■ THE REQUEST ■
Reproduce every record below exactly as it appears.

■ MATERIAL ■
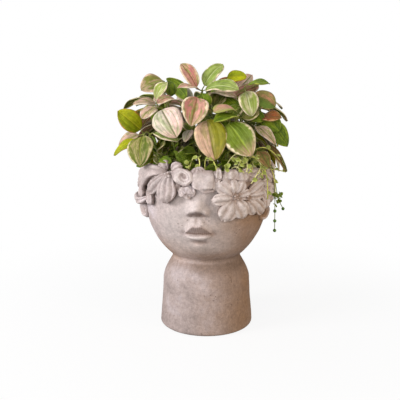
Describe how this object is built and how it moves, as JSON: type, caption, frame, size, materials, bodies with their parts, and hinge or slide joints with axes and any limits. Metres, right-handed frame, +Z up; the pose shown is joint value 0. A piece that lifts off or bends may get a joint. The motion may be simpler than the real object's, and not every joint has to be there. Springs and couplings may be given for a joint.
{
  "type": "face planter",
  "caption": "Cast cement planter shaped as a garlanded head on a hollow neck, with a drained bowl, pebble layer, root ball and a bush of striped leaves that lifts out.",
  "frame": {"origin": "centre of the flat foot, on the surface that the planter stands on", "axes": "+Z up; the face looks along -Y; +X to the viewer's right"},
  "size_m": [0.2353, 0.2119, 0.3568],
  "materials": {
    "cement": "dry sandy cast cement, pinkish grey",
    "screen": "moulded plastic mesh",
    "clay_pebble": "fired expanded clay",
    "soil": "damp peaty potting soil",
    "leaf": "living leaf, satin",
    "thread": "living creeper stem and leaf"
  },
  "bodies": {
    "planter": {"head_casting": "cement", "drain_screen": "screen", "drainage_pebbles": "clay_pebble", "garland_bloom_left": "cement", "garland_bud_brow": "cement", "garland_petal_brow": "cement", "garland_petal_rim": "cement", "garland_bloom_right": "cement", "garland_bloom_temple": "cement", "garland_leaf_temple": "cement", "garland_bloom_ear": "cement", "garland_bloom_back_1": "cement", "garland_bloom_back_2": "cement", "garland_bloom_back_3": "cement", "garland_bloom_back_4": "cement", "garland_bloom_back_5": "cement", "garland_bloom_back_6": "cement"},
    "planting": {"root_ball": "soil", "low_leaves": "leaf", "trailing_threads": "thread", "beaded_threads": "thread", "shoot_1": "leaf", "shoot_2": "leaf", "shoot_3": "leaf", "shoot_4": "leaf", "shoot_5": "leaf", "shoot_6": "leaf", "shoot_7": "leaf", "shoot_8": "leaf", "shoot_9": "leaf", "shoot_10": "leaf", "shoot_11": "leaf", "shoot_12": "leaf", "back_shoot_1": "leaf", "back_shoot_2": "leaf", "back_shoot_3": "leaf", "back_shoot_4": "leaf", "back_shoot_5": "leaf", "back_shoot_6": "leaf", "back_shoot_7": "leaf", "top_shoot_1": "leaf", "top_shoot_2": "leaf", "top_shoot_3": "leaf"}
  },
  "joints": [
    {"name": "planting_lift", "type": "slide", "parent": "planter", "child": "planting", "axis": [0, 0, 1], "range_m": [0, 0.2]}
  ]
}
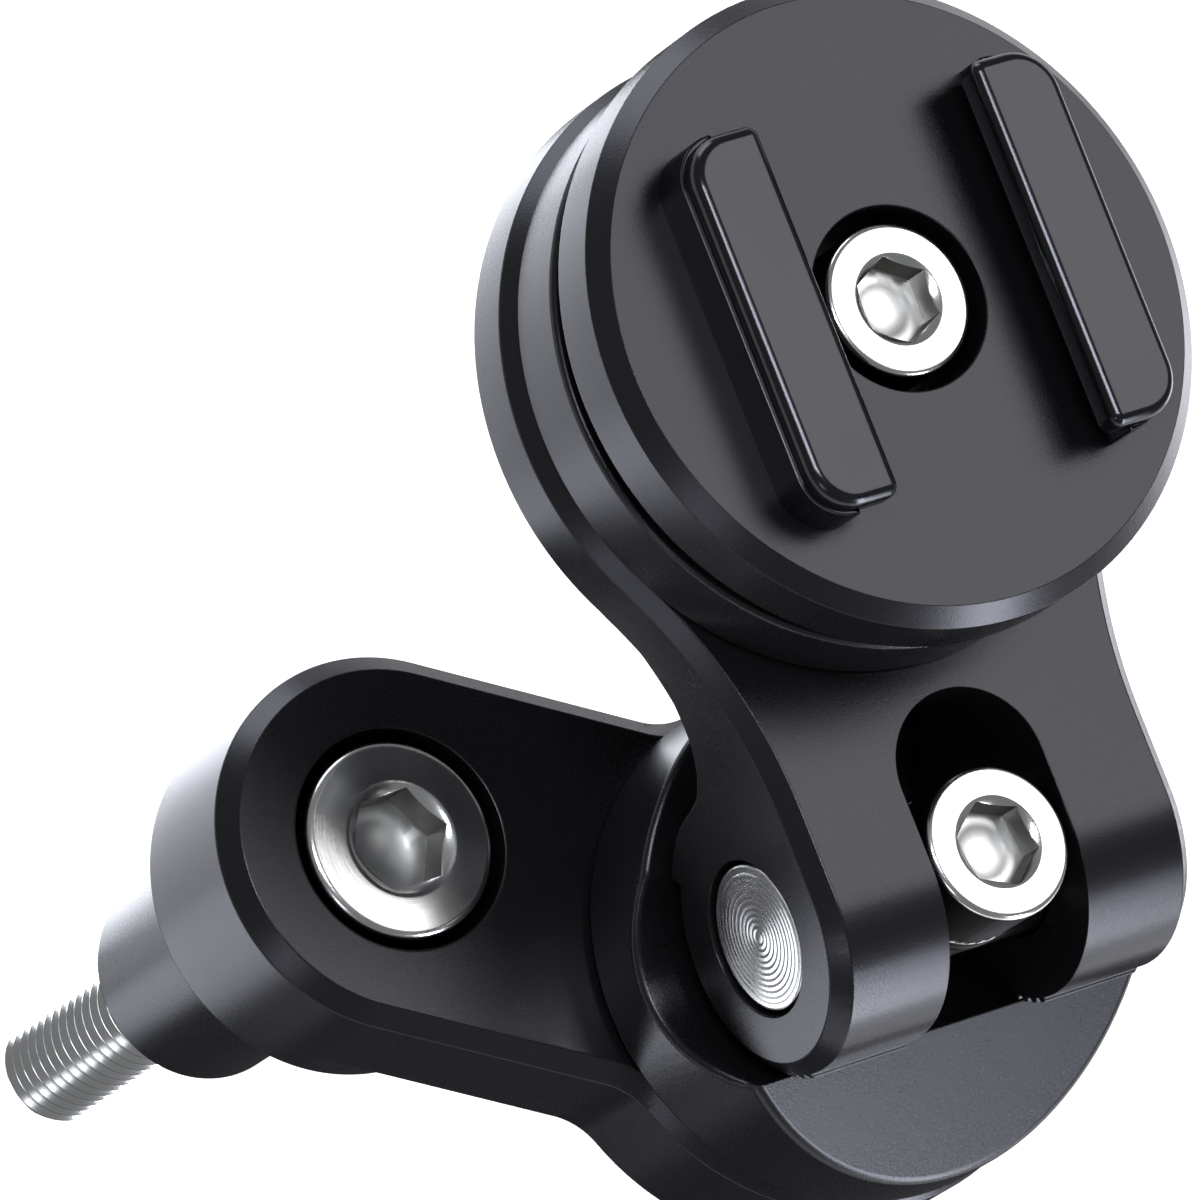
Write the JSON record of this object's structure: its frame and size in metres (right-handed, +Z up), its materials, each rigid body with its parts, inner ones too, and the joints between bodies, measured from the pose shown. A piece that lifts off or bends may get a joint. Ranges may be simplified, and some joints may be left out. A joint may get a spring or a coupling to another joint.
{
  "type": "phone mount",
  "caption": "Bolt-on phone mount: clamp bolt and spacer, short arm, swivel base, tilting slotted bracket and a round head with two hooked rails.",
  "frame": {"origin": "on the clamp bolt's axis, at the seat under the spacer, where the part rests on what holds it", "axes": "+Z up along the clamp bolt to its head, +X from the clamp bolt to the swivel axis, +Y to the side the head leans over"},
  "size_m": [0.0595, 0.0664, 0.0958],
  "materials": {
    "black_anodised": "satin black anodised, fine bead-blast grain",
    "polished_steel": "bright stainless, polished",
    "black_nylon": "matte black"
  },
  "bodies": {
    "stud": {"clamp_bolt": "polished_steel", "spacer_sleeve": "black_anodised"},
    "clamp_arm": {"arm": "black_anodised", "swivel_nut": "polished_steel"},
    "swivel": {"swivel_base": "black_anodised", "thrust_ring": "black_nylon", "hinge_pin": "polished_steel", "seat_washer": "polished_steel", "swivel_screw": "polished_steel"},
    "bracket": {"head_bracket": "black_anodised", "bracket_insert": "polished_steel", "index_disc": "black_anodised", "dowel_0": "polished_steel", "dowel_1": "polished_steel", "head_screw": "polished_steel"},
    "head": {"head_disc": "black_anodised", "friction_ring": "black_nylon"}
  },
  "joints": [
    {"name": "arm_swing", "type": "hinge", "parent": "stud", "child": "clamp_arm", "pos_m": [0, 0, 0.0271], "axis": [0, 0, 1], "continuous": true},
    {"name": "base_swivel", "type": "hinge", "parent": "clamp_arm", "child": "swivel", "pos_m": [0.03, 0, 0.0318], "axis": [0, 0, 1], "continuous": true},
    {"name": "head_tilt", "type": "hinge", "parent": "swivel", "child": "bracket", "pos_m": [0.03, 0, 0.0465], "axis": [0.8704, 0.4924, 0], "range_deg": [-15, 40]},
    {"name": "head_turn", "type": "hinge", "parent": "bracket", "child": "head", "pos_m": [0.01405, 0.0282, 0.0609], "axis": [0, 0, 1], "continuous": true}
  ]
}
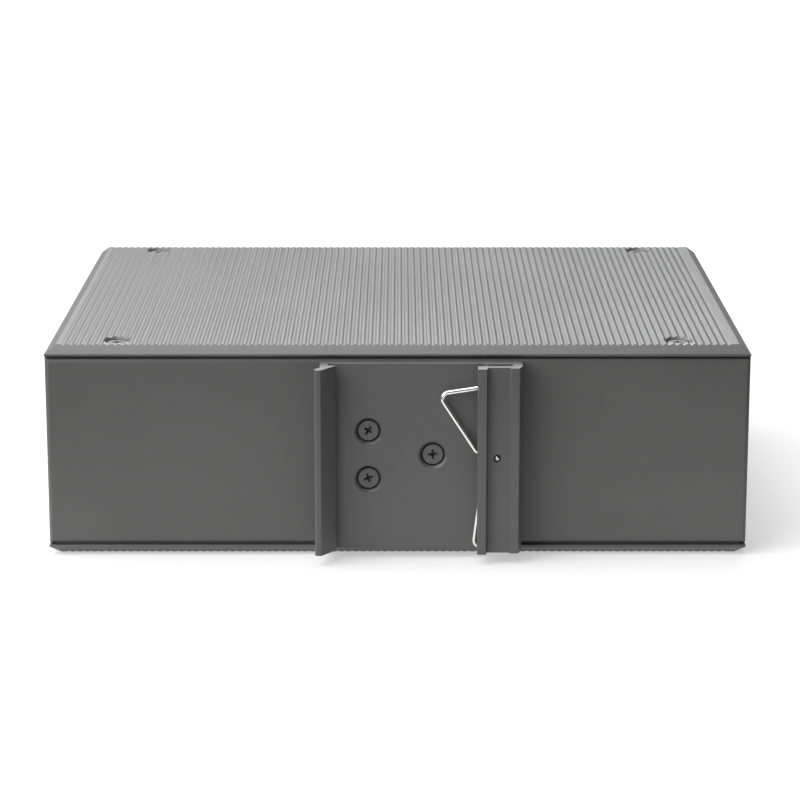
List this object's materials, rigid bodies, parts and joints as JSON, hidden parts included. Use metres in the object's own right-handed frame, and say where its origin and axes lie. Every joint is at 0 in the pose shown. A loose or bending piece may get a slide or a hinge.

■ FULL ANSWER ■
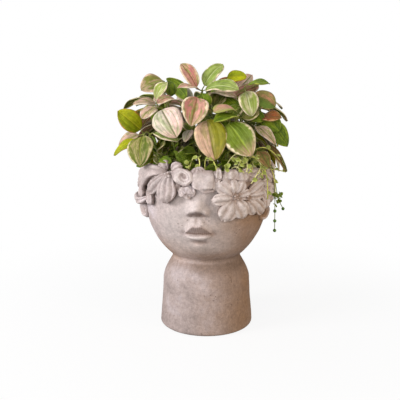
Describe how this object is built and how it moves, as JSON: type, caption, frame, size, materials, bodies with their parts, and hinge or slide joints with axes and any limits. Metres, right-handed frame, +Z up; the pose shown is joint value 0. A piece that lifts off or bends may get a joint. The motion may be simpler than the real object's, and not every joint has to be there. Springs and couplings may be given for a joint.
{
  "type": "face planter",
  "caption": "Cast cement planter shaped as a garlanded head on a hollow neck, with a drained bowl, pebble layer, root ball and a bush of striped leaves that lifts out.",
  "frame": {"origin": "centre of the flat foot, on the surface that the planter stands on", "axes": "+Z up; the face looks along -Y; +X to the viewer's right"},
  "size_m": [0.2353, 0.2119, 0.3568],
  "materials": {
    "cement": "dry sandy cast cement, pinkish grey",
    "screen": "moulded plastic mesh",
    "clay_pebble": "fired expanded clay",
    "soil": "damp peaty potting soil",
    "leaf": "living leaf, satin",
    "thread": "living creeper stem and leaf"
  },
  "bodies": {
    "planter": {"head_casting": "cement", "drain_screen": "screen", "drainage_pebbles": "clay_pebble", "garland_bloom_left": "cement", "garland_bud_brow": "cement", "garland_petal_brow": "cement", "garland_petal_rim": "cement", "garland_bloom_right": "cement", "garland_bloom_temple": "cement", "garland_leaf_temple": "cement", "garland_bloom_ear": "cement", "garland_bloom_back_1": "cement", "garland_bloom_back_2": "cement", "garland_bloom_back_3": "cement", "garland_bloom_back_4": "cement", "garland_bloom_back_5": "cement", "garland_bloom_back_6": "cement"},
    "planting": {"root_ball": "soil", "low_leaves": "leaf", "trailing_threads": "thread", "beaded_threads": "thread", "shoot_1": "leaf", "shoot_2": "leaf", "shoot_3": "leaf", "shoot_4": "leaf", "shoot_5": "leaf", "shoot_6": "leaf", "shoot_7": "leaf", "shoot_8": "leaf", "shoot_9": "leaf", "shoot_10": "leaf", "shoot_11": "leaf", "shoot_12": "leaf", "back_shoot_1": "leaf", "back_shoot_2": "leaf", "back_shoot_3": "leaf", "back_shoot_4": "leaf", "back_shoot_5": "leaf", "back_shoot_6": "leaf", "back_shoot_7": "leaf", "top_shoot_1": "leaf", "top_shoot_2": "leaf", "top_shoot_3": "leaf"}
  },
  "joints": [
    {"name": "planting_lift", "type": "slide", "parent": "planter", "child": "planting", "axis": [0, 0, 1], "range_m": [0, 0.2]}
  ]
}
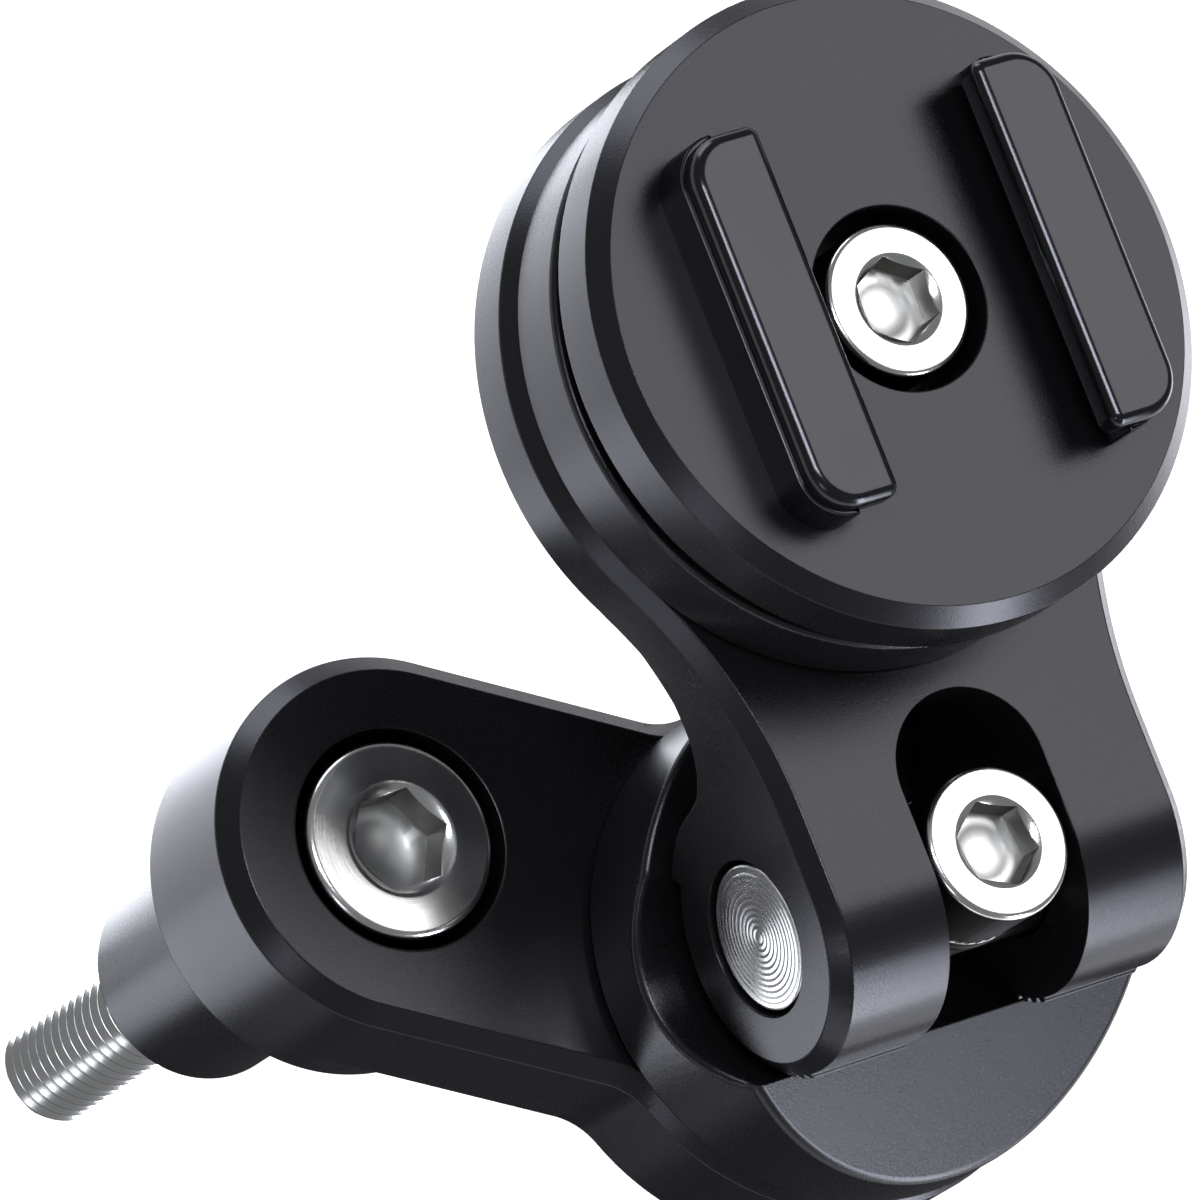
Write the JSON record of this object's structure: its frame and size in metres (right-handed, +Z up), its materials, each rigid body with its parts, inner ones too, and the joints between bodies, measured from the pose shown. A piece that lifts off or bends may get a joint. Ranges may be simplified, and some joints may be left out. A joint may get a spring or a coupling to another joint.
{
  "type": "phone mount",
  "caption": "Bolt-on phone mount: clamp bolt and spacer, short arm, swivel base, tilting slotted bracket and a round head with two hooked rails.",
  "frame": {"origin": "on the clamp bolt's axis, at the seat under the spacer, where the part rests on what holds it", "axes": "+Z up along the clamp bolt to its head, +X from the clamp bolt to the swivel axis, +Y to the side the head leans over"},
  "size_m": [0.0595, 0.0664, 0.0958],
  "materials": {
    "black_anodised": "satin black anodised, fine bead-blast grain",
    "polished_steel": "bright stainless, polished",
    "black_nylon": "matte black"
  },
  "bodies": {
    "stud": {"clamp_bolt": "polished_steel", "spacer_sleeve": "black_anodised"},
    "clamp_arm": {"arm": "black_anodised", "swivel_nut": "polished_steel"},
    "swivel": {"swivel_base": "black_anodised", "thrust_ring": "black_nylon", "hinge_pin": "polished_steel", "seat_washer": "polished_steel", "swivel_screw": "polished_steel"},
    "bracket": {"head_bracket": "black_anodised", "bracket_insert": "polished_steel", "index_disc": "black_anodised", "dowel_0": "polished_steel", "dowel_1": "polished_steel", "head_screw": "polished_steel"},
    "head": {"head_disc": "black_anodised", "friction_ring": "black_nylon"}
  },
  "joints": [
    {"name": "arm_swing", "type": "hinge", "parent": "stud", "child": "clamp_arm", "pos_m": [0, 0, 0.0271], "axis": [0, 0, 1], "continuous": true},
    {"name": "base_swivel", "type": "hinge", "parent": "clamp_arm", "child": "swivel", "pos_m": [0.03, 0, 0.0318], "axis": [0, 0, 1], "continuous": true},
    {"name": "head_tilt", "type": "hinge", "parent": "swivel", "child": "bracket", "pos_m": [0.03, 0, 0.0465], "axis": [0.8704, 0.4924, 0], "range_deg": [-15, 40]},
    {"name": "head_turn", "type": "hinge", "parent": "bracket", "child": "head", "pos_m": [0.01405, 0.0282, 0.0609], "axis": [0, 0, 1], "continuous": true}
  ]
}
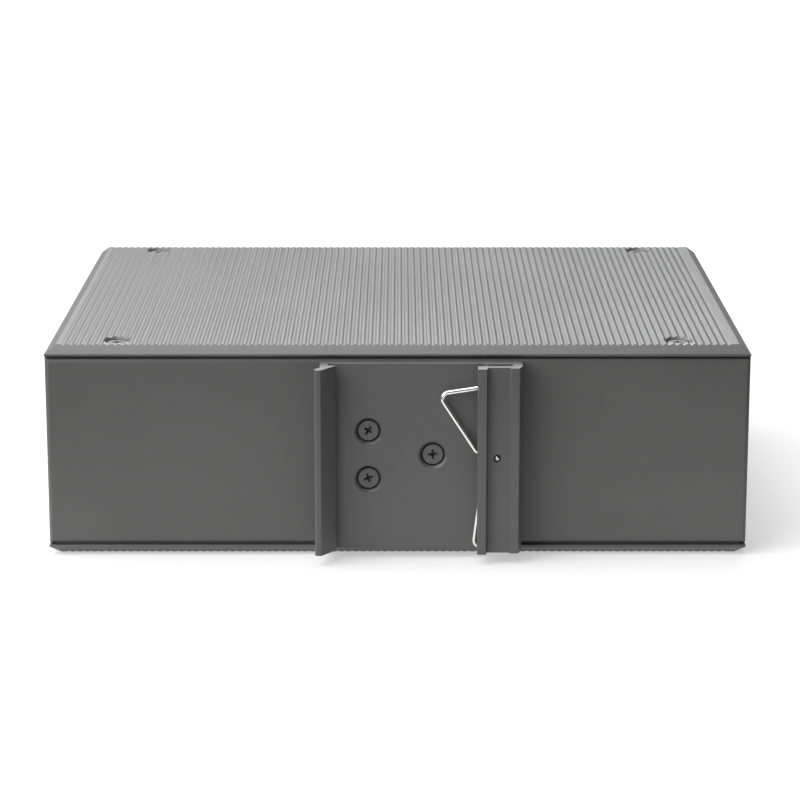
List this object's materials, rigid bodies, parts and joints as JSON, hidden parts included. Use metres in the object's own right-handed frame, and say where its origin and axes lie. Every joint is at 0 in the pose shown. A loose or bending piece may get a slide or a hinge.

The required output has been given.